Here we see the Occupy movement using Dr. King for their own cause:
http://biggovernment.com/rebelpundit/2012/01/20/breaking-video-occupy-the-dream-or-occupy-church-and-state-occupychicago/
And here we see a local "Prayer Breakfast" carrying the water for the liberals:
http://www.dailyherald.com/article/20120114/news/701149858/
Meanwhile, AG Eric Holder is guest speaker in Red-State Utah:
http://www.sltrib.com/sltrib/politics/53296781-75/holder-rights-shurtleff-attorney.html.csp
And they use all sorts of machinations to "prove" that King would have been a Democrat...or sided with the gays...or Latinos...or the 99%.....
But it set me thinking about the divisive nature of all this grouping.
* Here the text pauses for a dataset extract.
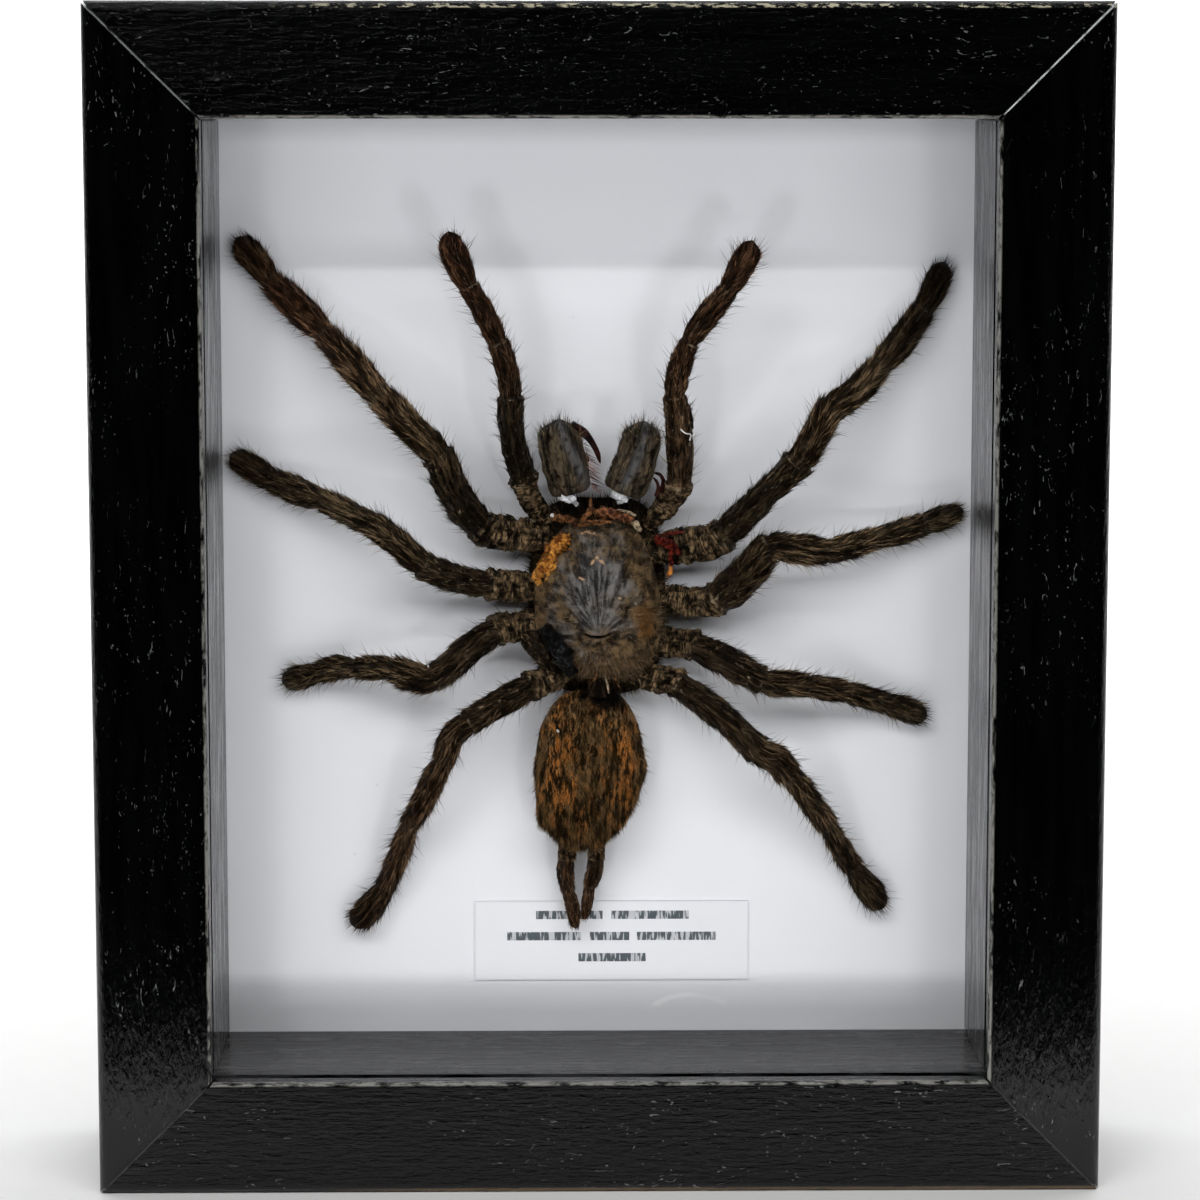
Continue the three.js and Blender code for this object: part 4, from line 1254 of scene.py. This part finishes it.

Two college professors, one in California and the other in Florida, set out to study racial/ethnic identity of children over time. They published a book about it called, Legacies: The Story of the Immigrant Second Generation.
One of the fascinating tidbits they discovered is that all this identity stuff evolves in a child's life in high school. As Mark Krikorian explains it:
“When first surveyed, the majority of the students identified themselves as American in some form, either as simply “American” or as a “hyphenated” American (Cuban American, for instance, or Filipino American). After several years of American high school, barely one third still identified themselves as Americans, the majority choosing an identification with no American component at all, opting for either a foreign national-origin identity (Cuban, Filipino) or a panracial identity (Hispanic, Asian). The antiassimilationist slant of modern American education is perhaps most visible from this fact: Of the one eighth of immigrant children in the study who identified themselves as simply “American” at the beginning of high school, only 15 percent still thought of themselves that way at the end of high school.”
(quoted from Krikorian, The New Case Against Immigration, 2008, p 32)
“The shift, therefore, has not been toward mainstream identities but toward a more militant reaffirmation of the immigrant identity for some groups (notably Mexicans and Filipinos in California and Haitians and Nicaraguans in Florida) and toward panethnic minority-group identities for others.”
(quoted from Legacies: The Story of the Immigrant Second Generation, 2001, p157)
So, it all starts to gel in high school. And who can blame them? Who wouldn’t want to be part of a protected class? It offers some job protection, a leg up in hiring and scholarships.
But it is a far cry from the efforts 100 years ago to Americanize immigrants. Such talk would be bigoted to say the least today.
But the protected classes must stick together and find opportunities to show strength in numbers. And so…MLK is co-opted and public sector workers take the day off. Meanwhile, the rest of us go to work while the left plots the demise of the American identity. And the candidates fall in line to glad-hand potential special interests.